Evaluation of duress and anomaly - murder and Section 18 OAPA 1861?

A

Duress is unavailable for murder but is available for Section 18 GBH, yet the mens rea of murder includes the intention to cause serious bodily harm which is the mens rea requirement for a Section 18 conviction. A defendant who actually kills may have only had the intention to cause serious bodily harm but through circumstances the victim dies.

40
Q

Evaluation of duress and the mandatory life sentence?

A

There is a mandatory life sentence for murder and a judge cannot consider issues of duress in sentencing. For attempted murder a judge has some discretion in sentencing e.g. in R V Gotts 1992 the defendant was put on probation.

41
Q

Evaluation of duress and police protection?

A

In R V Hudson and Taylor 1971 the Court of Appeal accepted that police protection could not guarantee a defendant would not be harmed. But even where a person had the opportunity to tell the police of the coercion they might be so afraid of the consequences that they dont go to the police.

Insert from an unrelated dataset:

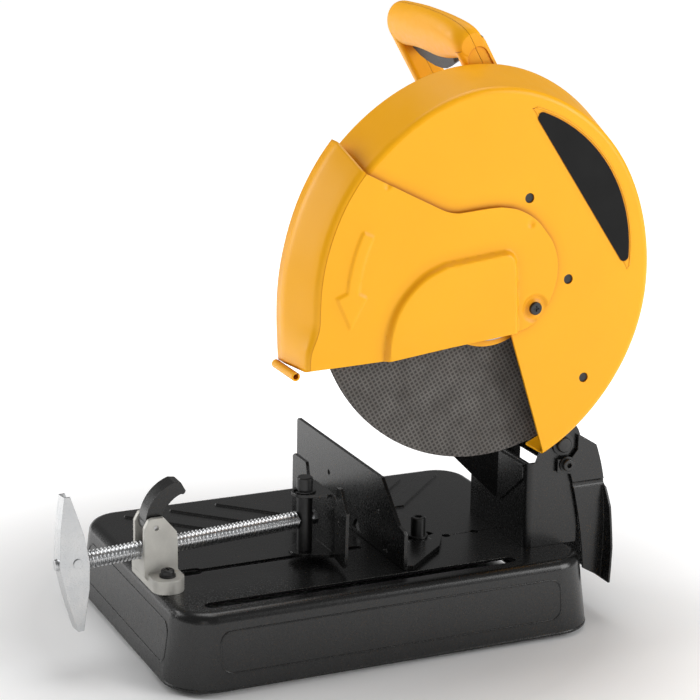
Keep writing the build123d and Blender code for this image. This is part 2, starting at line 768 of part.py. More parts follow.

This case might not be successful today though as in Hasan the House of Lords said this decision has been very generous to the defendants.

42
Q

Evaluation of duress and the victim of threat?

A

It is arguable that decision in R V Wright 2000 and R V Shayler 2001 are a sensible development in the law expanding categories of ‘allowable’ victims’.

43
Q

Evaluation of duress and the issue of low I.Q?

A

It is arguable that the decision of the Court of Appeal in R V Bowen 1996 not to allow a person low I.Q to be accepted as a characteristic is harsh because someone with a very low I.Q can fail to understand the true nature of matters. On the other hand, it is argued that ‘the sober person of reasonable firmness’ is not someone with a low I.Q but an average level. Also simply having a low I.Q does not mean that a person has less courage and less able to resist a threat than someone with a high I.Q or an average I.Q.

44
Q

Reform of duress?

A

In 2006 the Law Commission recommended in ‘Murder, Manslaughter and Infanticide’ that the defence of duress should be available as a full defence to fatal offences. This confirms its earlier recommendation in 1997 that duress should be a general defence to all crimes including murder. This would in practice abolish the principles from Howe and Gotts. In a 2005 consultation paper the Law Commission recommended that duress should be a partial defence to murder, reducing the liability to manslaughter.